The respondent Morton testified that he was riding in the front seat of the Ford car; that he was watching the roadway; that when they were about 150 feet from the intersection he saw the lights of appellant's truck just coming out into the street ahead of them; and that Boyde "took his foot off the gas, then swerved to the left." Another respondent testified that when they were about 150 feet from the intersection Morton hollered "Look out," and that he opened his eyes and "I seen this truck coming out on the side." The other respondent testified that he first saw a beam of light across the road; that in just a few moments the truck started out and seemed to keep moving; and that the driver of the Ford swerved to his left.

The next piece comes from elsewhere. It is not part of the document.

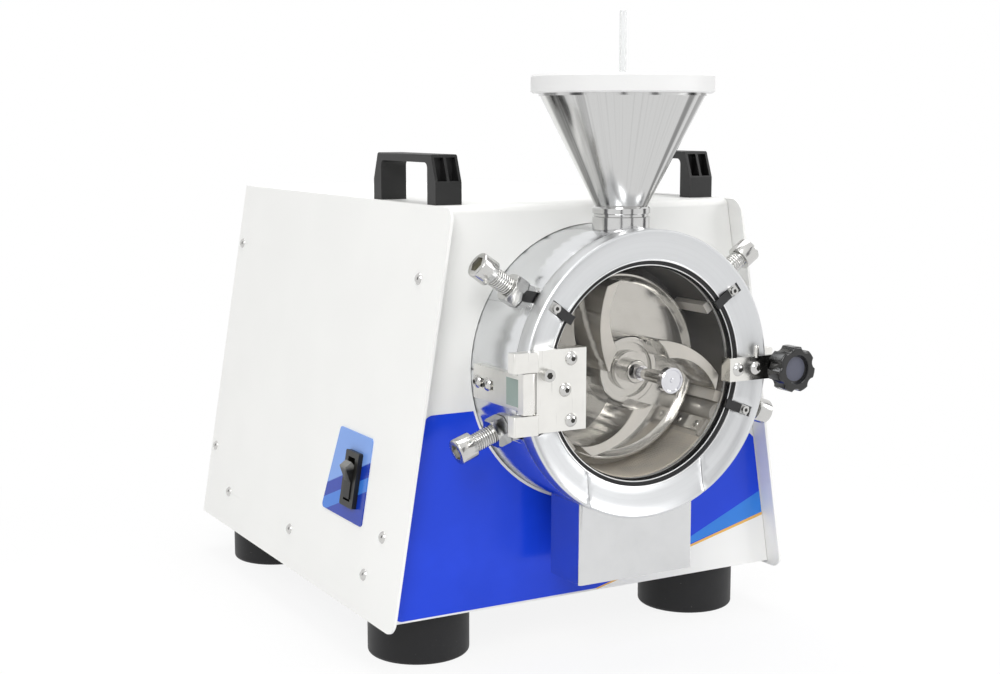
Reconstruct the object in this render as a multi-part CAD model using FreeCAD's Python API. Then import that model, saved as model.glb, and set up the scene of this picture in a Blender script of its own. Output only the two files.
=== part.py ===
import FreeCAD, Part
import math
import os

# Cyclone mill. Millimetres, +Z up, the door faces -Y, +X is to the right seen from the door.
# The origin is on the bench, on the middle plane, halfway between the front and rear tips.

# Cabinet
cab_half_bottom = 166.0
cab_half_top = 119.0
cab_height = 285.0
cab_depth = 390.0
sheet = 2.0
seam = 0.3
face_recess = 14.5
panel_hang = 3.0
cover_bend = 5.0
panel_corner = 10.0
tray_flange = 34.0
foot_radius = 36.5
foot_show = 34.0
foot_x = 117.0
foot_front = 60.0
foot_rear = 51.0

# Handles
handle_length = 99.0
handle_width = 20.0
handle_height = 34.0
handle_leg = 12.5
handle_bar = 5.5
handle_slope_in = 7.0
handle_slope_drop = 19.0
handle_inset = 3.5
handle_front = 32.0
handle_wall = 2.0

# Chamber and door
axis_height = 172.5
house_radius = 98.0
house_reach = 58.5
house_inside = 11.5
cavity_radius = 72.5
cavity_depth = 42.0
back_wall = 12.0
door_thick = 13.5
rim_soft = 0.8
rim_flat = 0.8
face_radius = 93.3
face_set = 1.8
dish_depth = 5.0
door_gap = 0.3
window_radius = 77.0
lip_radius = 73.0
glass_set = 6.5
glass_thick = 3.2
gasket_front = 1.2
gasket_rear = 0.8
gasket_web = 0.9
gasket_show = 2.6
clip_thick = 2.1
clip_angles = (37.0, 146.0, -21.0, -161.0)
clip_screw_radius = 88.0
mid_set = 37.5

# Radial adjusting screws, metric 12
screw_angles = (35.0, 145.5, -18.5, -160.0)
screw_radius = 6.0
screw_head_radius = 9.0
screw_head = 12.0
screw_tip = 136.0
nut_flats = 19.0
nut_thick = 10.0
bar_width = 7.6
bar_inner = 68.5
bar_outer = 96.0
bar_length = 37.0

# Outlet
chute_half = 46.5
chute_depth = 39.0
chute_bottom = 29.5
chute_wall = 2.0
outlet_half = 43.0
screen_thick = 0.8

# Rotor
rotor_radius = 66.0
rotor_disc = 5.0
rotor_lip = 4.0
rotor_lip_width = 3.5
rotor_gap = 5.5
vane_front_set = 11.5
hub_radius = 23.5
hub_front_set = 26.0
vane_count = 3
vane_clear_radius = 25.0

# Drive
spindle_radius = 12.5
bearing_outer = 26.0
bearing_width = 15.0
spindle_pulley_radius = 22.0
motor_pulley_radius = 55.0
pulley_width = 18.0
motor_radius = 62.0
motor_length = 180.0
motor_foot = 71.0
motor_shaft_radius = 9.5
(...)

The record fails to disclose just where the truck stopped, how far apart the north and south lanes of this highway were, or how far the truck had to travel, after it stopped, in order to clear the southbound traffic lane. (Some of these matters may have appeared on a map introduced in evidence upon which the witnesses marked various points, but that exhibit has not been produced here. See Kipp v. Warriner, 86 Cal. App. 2d 814 [195 P.2d 888].) Whether this long truck should have been started from a standing position and driven into the path of the other car, under the circumstances then existing, naturally presents a question of fact rather than one of law. There was some evidence indicating that the Ford was fairly close at the time the truck entered the intersection, and several seconds then elapsed before it completed its turn and entered the southbound lane, during which time the Ford must have traveled a considerable distance. The fact that the appellant misjudged the approach of the Ford is not controlling, and the difficulty of estimating its speed and distance at night is an element to be considered. There was some conflict as to facts material to the main issues, and different inferences are possible from portions of the evidence. Since the evidence would have supported a contrary verdict, no abuse of discretion appears.

The order appealed from is affirmed.

Griffin, J., and Mussell, J., concurred.